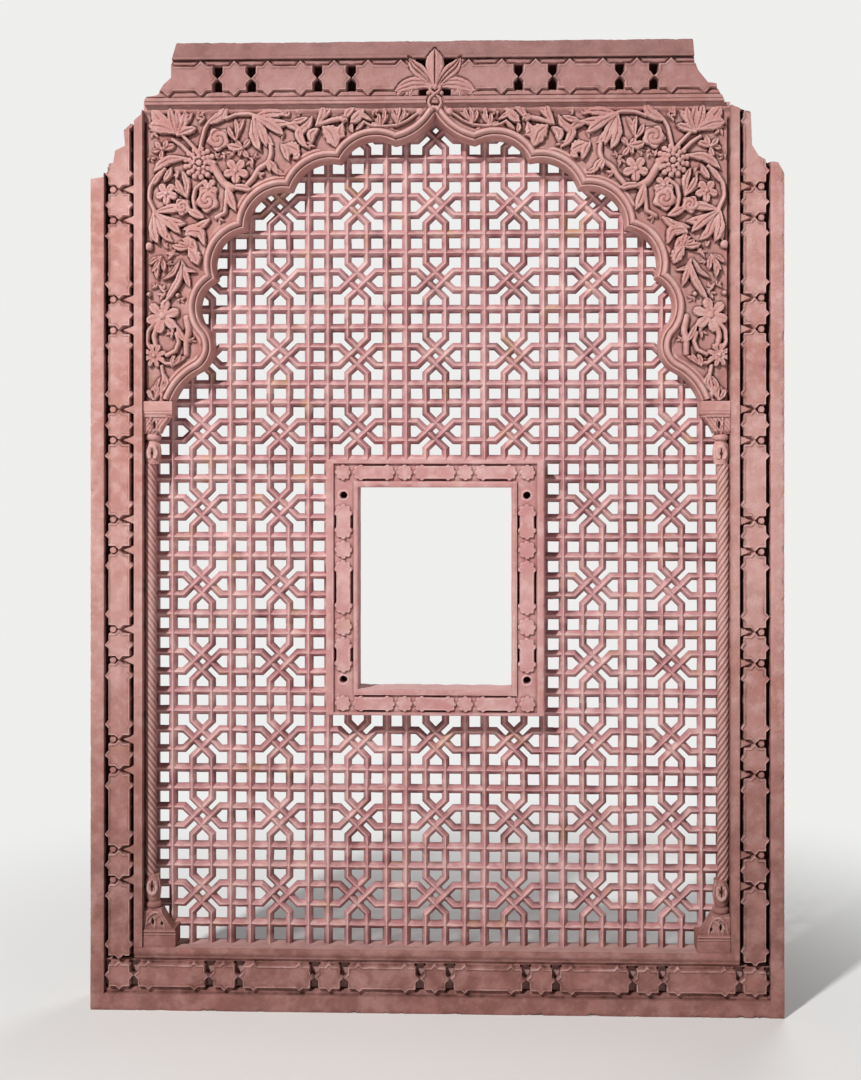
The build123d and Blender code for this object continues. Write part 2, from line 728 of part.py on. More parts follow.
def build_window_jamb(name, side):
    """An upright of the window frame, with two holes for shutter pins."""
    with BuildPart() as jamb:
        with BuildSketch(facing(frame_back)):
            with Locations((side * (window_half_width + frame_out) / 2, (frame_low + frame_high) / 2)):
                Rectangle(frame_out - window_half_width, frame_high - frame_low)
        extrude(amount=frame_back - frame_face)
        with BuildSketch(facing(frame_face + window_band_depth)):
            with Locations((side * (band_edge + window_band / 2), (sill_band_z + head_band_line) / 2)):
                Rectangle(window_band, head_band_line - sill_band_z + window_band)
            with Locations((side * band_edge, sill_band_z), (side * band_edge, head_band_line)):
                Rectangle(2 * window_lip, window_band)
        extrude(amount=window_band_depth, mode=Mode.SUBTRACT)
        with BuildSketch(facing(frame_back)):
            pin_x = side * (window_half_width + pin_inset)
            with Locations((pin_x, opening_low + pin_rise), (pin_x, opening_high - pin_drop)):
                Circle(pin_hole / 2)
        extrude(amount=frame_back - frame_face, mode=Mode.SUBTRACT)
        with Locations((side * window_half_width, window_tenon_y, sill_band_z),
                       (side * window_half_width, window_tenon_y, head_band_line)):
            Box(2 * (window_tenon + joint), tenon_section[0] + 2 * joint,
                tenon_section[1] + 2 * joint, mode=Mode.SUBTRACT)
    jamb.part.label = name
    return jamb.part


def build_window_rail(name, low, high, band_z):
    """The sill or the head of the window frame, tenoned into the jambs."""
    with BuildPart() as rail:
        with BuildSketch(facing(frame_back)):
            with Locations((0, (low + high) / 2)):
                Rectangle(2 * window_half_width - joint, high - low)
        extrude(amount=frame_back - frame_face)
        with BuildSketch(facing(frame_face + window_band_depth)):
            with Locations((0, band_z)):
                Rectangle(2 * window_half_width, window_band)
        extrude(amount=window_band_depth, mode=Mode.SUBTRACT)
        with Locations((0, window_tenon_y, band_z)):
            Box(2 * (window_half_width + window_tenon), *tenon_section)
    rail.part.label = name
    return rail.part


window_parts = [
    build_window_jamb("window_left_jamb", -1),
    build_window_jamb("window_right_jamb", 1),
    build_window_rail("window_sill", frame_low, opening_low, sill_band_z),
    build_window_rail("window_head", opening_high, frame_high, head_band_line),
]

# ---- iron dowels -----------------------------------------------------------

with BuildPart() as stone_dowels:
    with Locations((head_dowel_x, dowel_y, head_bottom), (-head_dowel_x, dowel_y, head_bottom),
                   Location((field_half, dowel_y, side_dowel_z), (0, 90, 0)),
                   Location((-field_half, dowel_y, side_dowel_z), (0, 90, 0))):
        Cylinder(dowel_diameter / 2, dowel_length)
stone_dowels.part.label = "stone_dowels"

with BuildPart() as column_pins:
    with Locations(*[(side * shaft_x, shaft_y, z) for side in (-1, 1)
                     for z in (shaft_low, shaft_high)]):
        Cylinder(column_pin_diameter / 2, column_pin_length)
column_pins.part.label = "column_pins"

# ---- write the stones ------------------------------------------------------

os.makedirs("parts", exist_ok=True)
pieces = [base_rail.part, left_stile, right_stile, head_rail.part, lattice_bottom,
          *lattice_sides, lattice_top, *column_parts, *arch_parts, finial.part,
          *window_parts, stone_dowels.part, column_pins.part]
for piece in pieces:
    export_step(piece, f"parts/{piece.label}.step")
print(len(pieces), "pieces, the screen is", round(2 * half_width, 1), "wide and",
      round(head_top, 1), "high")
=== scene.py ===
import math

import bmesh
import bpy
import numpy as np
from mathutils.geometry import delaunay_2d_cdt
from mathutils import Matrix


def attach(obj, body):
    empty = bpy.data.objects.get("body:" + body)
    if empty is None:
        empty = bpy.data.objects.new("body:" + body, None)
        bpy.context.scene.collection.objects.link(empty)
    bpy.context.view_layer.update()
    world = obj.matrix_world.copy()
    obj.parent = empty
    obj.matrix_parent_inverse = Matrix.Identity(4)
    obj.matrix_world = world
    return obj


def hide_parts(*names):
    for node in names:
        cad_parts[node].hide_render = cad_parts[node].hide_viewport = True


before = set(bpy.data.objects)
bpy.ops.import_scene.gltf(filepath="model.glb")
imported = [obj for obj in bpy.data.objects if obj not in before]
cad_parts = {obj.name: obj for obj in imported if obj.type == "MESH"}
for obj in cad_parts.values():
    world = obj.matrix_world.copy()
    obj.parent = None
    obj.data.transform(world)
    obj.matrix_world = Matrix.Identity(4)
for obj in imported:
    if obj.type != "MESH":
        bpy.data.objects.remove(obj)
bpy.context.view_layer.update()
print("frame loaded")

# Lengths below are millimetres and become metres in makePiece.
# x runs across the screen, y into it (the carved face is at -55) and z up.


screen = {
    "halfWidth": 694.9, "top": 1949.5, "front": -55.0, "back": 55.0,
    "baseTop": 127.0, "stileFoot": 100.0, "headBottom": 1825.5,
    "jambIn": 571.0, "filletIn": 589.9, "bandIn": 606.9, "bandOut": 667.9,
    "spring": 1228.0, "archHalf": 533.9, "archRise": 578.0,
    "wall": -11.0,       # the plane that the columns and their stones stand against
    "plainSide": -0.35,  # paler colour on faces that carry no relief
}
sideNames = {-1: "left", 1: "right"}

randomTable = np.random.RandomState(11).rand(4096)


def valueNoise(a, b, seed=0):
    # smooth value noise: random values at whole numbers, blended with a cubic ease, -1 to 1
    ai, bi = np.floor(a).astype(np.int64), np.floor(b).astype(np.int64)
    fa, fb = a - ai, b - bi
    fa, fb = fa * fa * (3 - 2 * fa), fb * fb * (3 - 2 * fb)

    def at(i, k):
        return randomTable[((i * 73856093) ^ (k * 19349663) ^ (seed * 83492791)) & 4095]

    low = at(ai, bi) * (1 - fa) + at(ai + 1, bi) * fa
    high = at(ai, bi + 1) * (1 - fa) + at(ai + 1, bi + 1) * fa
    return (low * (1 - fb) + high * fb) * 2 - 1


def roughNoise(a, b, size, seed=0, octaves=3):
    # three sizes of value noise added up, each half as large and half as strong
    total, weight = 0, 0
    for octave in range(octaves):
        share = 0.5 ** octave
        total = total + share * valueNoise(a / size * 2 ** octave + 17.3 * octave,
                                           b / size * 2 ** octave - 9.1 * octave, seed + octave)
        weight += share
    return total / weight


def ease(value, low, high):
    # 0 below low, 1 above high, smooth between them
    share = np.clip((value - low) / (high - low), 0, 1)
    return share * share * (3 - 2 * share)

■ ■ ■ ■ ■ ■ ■

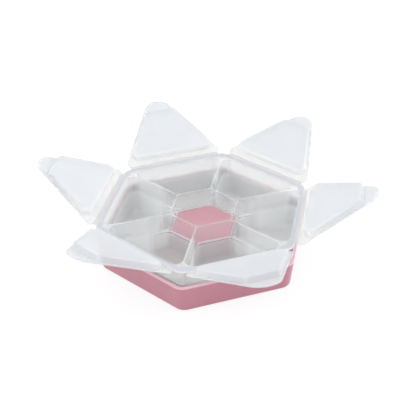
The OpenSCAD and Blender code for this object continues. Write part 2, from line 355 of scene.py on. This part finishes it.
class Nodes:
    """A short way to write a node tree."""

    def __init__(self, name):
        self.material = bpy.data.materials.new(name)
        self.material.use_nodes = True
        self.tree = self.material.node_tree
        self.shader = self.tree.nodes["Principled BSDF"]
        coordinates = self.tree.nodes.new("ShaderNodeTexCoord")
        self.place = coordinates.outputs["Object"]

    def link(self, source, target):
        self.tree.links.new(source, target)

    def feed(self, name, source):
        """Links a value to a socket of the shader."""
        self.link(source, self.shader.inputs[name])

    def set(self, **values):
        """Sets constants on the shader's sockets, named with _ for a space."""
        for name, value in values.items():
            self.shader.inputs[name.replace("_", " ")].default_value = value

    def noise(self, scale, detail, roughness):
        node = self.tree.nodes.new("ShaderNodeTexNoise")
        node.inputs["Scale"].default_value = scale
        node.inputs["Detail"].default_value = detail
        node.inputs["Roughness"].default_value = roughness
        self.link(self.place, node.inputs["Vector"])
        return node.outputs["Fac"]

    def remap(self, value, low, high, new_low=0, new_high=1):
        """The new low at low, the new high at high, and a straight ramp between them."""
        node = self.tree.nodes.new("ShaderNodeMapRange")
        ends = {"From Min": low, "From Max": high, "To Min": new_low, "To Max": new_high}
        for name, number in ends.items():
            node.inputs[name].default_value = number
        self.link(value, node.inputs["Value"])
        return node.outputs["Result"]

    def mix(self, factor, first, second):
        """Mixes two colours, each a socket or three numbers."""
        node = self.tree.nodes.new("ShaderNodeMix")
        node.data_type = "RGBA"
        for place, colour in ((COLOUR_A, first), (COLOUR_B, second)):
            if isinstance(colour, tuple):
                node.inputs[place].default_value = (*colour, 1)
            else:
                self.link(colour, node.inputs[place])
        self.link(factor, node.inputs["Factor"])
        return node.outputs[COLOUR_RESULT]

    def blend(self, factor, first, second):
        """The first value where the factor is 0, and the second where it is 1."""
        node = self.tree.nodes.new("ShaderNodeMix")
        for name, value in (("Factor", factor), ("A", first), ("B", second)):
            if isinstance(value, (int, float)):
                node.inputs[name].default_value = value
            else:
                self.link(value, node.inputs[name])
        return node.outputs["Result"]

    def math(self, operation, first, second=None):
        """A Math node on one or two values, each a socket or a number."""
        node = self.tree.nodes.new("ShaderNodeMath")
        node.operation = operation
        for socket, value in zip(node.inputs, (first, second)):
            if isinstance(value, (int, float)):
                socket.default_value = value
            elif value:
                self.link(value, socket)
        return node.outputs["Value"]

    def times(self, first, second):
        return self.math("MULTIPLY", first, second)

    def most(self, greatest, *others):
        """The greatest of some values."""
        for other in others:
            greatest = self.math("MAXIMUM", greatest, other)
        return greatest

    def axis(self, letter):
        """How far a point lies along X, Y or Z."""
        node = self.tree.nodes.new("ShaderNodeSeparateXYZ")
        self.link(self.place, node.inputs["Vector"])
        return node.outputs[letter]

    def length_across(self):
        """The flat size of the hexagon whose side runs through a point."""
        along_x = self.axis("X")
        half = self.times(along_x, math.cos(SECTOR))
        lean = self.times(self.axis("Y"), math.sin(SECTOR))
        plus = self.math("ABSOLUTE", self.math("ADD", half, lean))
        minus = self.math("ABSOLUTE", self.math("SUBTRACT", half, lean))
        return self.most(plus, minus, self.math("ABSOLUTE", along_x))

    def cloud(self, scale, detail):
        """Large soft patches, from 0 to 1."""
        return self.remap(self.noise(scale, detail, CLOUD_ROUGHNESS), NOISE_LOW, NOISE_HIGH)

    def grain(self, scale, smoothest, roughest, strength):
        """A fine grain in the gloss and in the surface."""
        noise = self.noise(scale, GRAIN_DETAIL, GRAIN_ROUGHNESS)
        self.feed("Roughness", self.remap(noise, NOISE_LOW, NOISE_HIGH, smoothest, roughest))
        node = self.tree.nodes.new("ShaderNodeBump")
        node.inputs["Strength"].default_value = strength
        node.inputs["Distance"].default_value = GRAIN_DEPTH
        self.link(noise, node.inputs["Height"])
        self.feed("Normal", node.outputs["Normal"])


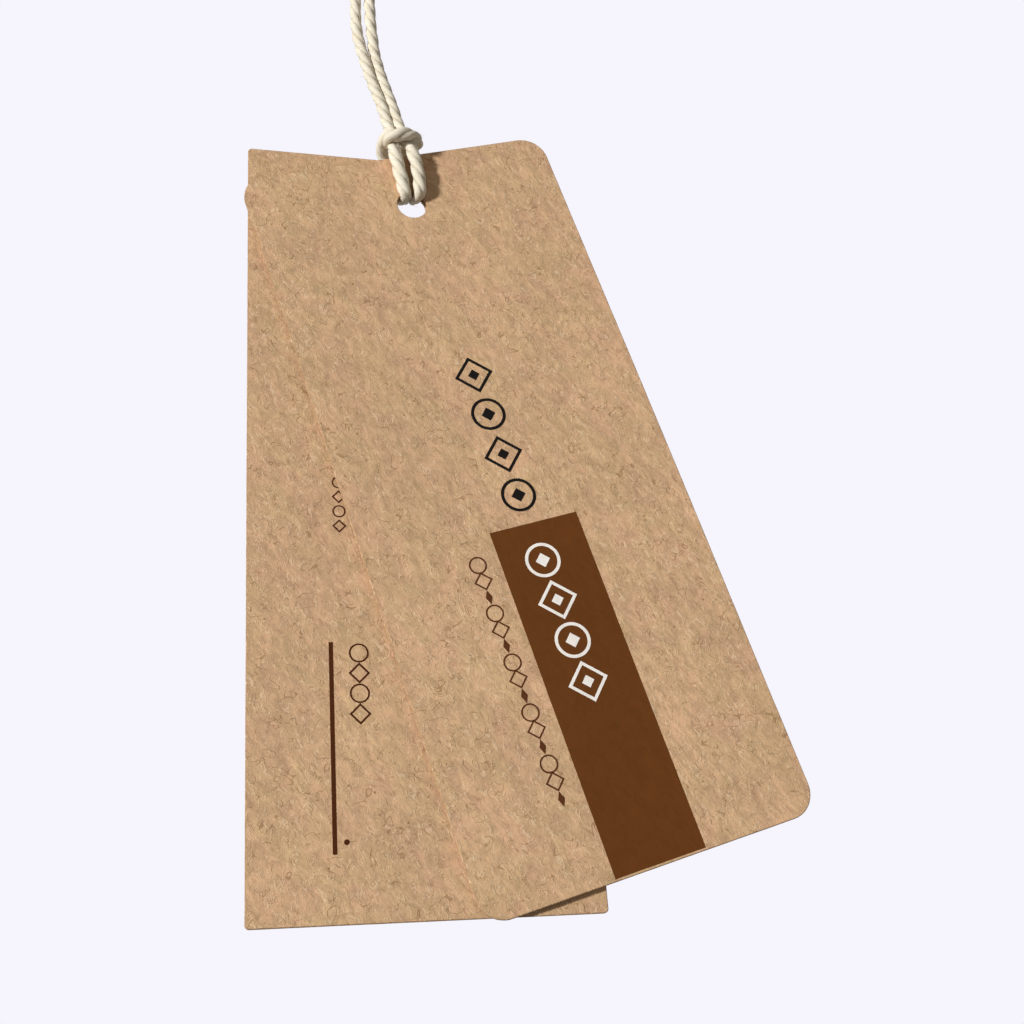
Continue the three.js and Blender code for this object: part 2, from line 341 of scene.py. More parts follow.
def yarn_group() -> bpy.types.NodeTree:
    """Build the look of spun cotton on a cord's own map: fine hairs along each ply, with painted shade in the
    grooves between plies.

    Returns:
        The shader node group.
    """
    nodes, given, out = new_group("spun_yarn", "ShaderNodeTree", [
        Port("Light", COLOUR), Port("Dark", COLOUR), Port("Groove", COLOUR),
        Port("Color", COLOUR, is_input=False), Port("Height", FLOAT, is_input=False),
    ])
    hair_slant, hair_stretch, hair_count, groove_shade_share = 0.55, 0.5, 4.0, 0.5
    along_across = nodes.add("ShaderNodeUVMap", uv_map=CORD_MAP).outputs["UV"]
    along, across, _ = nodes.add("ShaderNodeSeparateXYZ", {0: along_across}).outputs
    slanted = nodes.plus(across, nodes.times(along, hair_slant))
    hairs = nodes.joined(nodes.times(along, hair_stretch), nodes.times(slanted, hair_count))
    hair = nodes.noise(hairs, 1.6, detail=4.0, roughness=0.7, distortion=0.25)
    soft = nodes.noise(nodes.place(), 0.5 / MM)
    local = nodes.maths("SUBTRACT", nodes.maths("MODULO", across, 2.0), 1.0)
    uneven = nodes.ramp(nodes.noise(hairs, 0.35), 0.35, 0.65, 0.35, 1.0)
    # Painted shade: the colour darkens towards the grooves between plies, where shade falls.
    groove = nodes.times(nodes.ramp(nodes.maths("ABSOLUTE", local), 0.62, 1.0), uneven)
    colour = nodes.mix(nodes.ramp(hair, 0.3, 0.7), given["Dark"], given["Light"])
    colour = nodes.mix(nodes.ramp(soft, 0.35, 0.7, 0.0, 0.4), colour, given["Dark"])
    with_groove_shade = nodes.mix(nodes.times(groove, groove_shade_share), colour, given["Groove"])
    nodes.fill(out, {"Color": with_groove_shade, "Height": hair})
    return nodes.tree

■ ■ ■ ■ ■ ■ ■

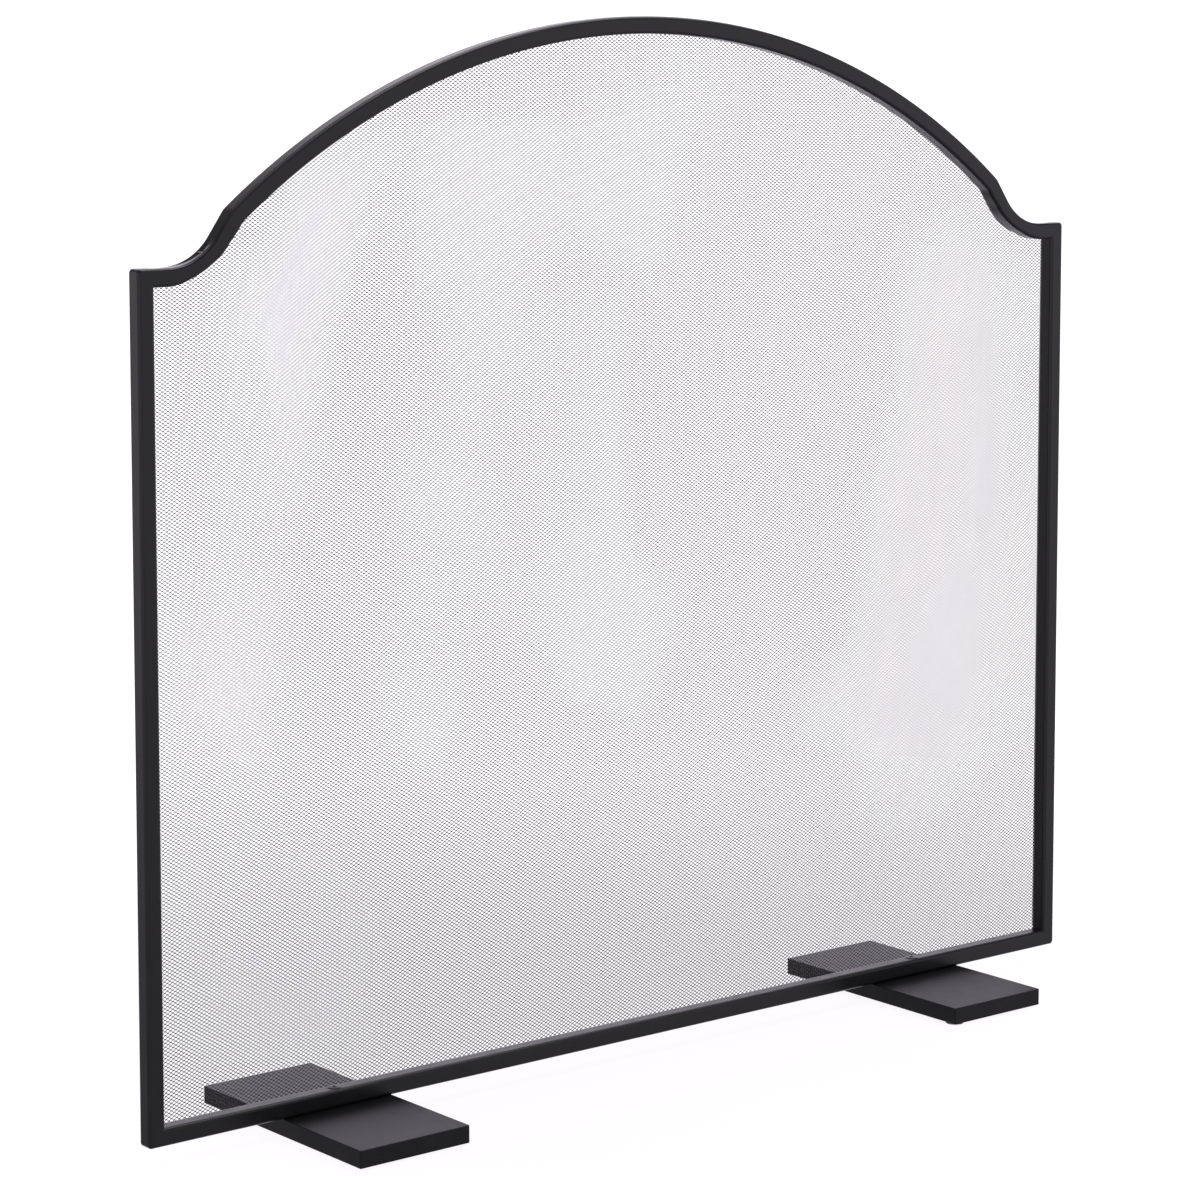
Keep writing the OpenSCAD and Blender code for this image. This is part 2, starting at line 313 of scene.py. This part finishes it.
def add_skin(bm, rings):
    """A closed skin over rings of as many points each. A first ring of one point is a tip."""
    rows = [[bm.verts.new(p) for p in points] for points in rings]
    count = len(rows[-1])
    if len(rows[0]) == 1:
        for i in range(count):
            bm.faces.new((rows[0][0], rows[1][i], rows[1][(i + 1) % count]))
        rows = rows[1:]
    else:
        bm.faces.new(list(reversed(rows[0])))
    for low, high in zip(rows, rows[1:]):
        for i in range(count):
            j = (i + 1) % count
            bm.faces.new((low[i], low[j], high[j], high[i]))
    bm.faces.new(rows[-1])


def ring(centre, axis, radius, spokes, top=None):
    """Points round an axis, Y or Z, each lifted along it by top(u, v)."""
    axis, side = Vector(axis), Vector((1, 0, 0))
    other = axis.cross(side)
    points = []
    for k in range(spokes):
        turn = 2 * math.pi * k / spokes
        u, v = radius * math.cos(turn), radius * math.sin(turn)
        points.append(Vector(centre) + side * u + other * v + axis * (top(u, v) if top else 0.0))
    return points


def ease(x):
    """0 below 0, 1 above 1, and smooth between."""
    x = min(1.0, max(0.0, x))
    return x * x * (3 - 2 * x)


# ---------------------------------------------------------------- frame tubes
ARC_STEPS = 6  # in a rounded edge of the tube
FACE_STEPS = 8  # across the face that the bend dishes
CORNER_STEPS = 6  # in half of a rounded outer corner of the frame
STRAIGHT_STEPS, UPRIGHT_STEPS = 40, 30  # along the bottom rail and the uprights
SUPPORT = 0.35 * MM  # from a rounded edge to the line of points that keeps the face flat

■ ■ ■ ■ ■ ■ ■

§ Goal
Only the lines from the one containing "# ---- write" through the one containing "# x runs across" are to be extracted, exactly as they appear, with both ends included.

§ Answer to this problem
# ---- write the stones ------------------------------------------------------

os.makedirs("parts", exist_ok=True)
pieces = [base_rail.part, left_stile, right_stile, head_rail.part, lattice_bottom,
          *lattice_sides, lattice_top, *column_parts, *arch_parts, finial.part,
          *window_parts, stone_dowels.part, column_pins.part]
for piece in pieces:
    export_step(piece, f"parts/{piece.label}.step")
print(len(pieces), "pieces, the screen is", round(2 * half_width, 1), "wide and",
      round(head_top, 1), "high")
=== scene.py ===
import math

import bmesh
import bpy
import numpy as np
from mathutils.geometry import delaunay_2d_cdt
from mathutils import Matrix


def attach(obj, body):
    empty = bpy.data.objects.get("body:" + body)
    if empty is None:
        empty = bpy.data.objects.new("body:" + body, None)
        bpy.context.scene.collection.objects.link(empty)
    bpy.context.view_layer.update()
    world = obj.matrix_world.copy()
    obj.parent = empty
    obj.matrix_parent_inverse = Matrix.Identity(4)
    obj.matrix_world = world
    return obj


def hide_parts(*names):
    for node in names:
        cad_parts[node].hide_render = cad_parts[node].hide_viewport = True


before = set(bpy.data.objects)
bpy.ops.import_scene.gltf(filepath="model.glb")
imported = [obj for obj in bpy.data.objects if obj not in before]
cad_parts = {obj.name: obj for obj in imported if obj.type == "MESH"}
for obj in cad_parts.values():
    world = obj.matrix_world.copy()
    obj.parent = None
    obj.data.transform(world)
    obj.matrix_world = Matrix.Identity(4)
for obj in imported:
    if obj.type != "MESH":
        bpy.data.objects.remove(obj)
bpy.context.view_layer.update()
print("frame loaded")

# Lengths below are millimetres and become metres in makePiece.
# x runs across the screen, y into it (the carved face is at -55) and z up.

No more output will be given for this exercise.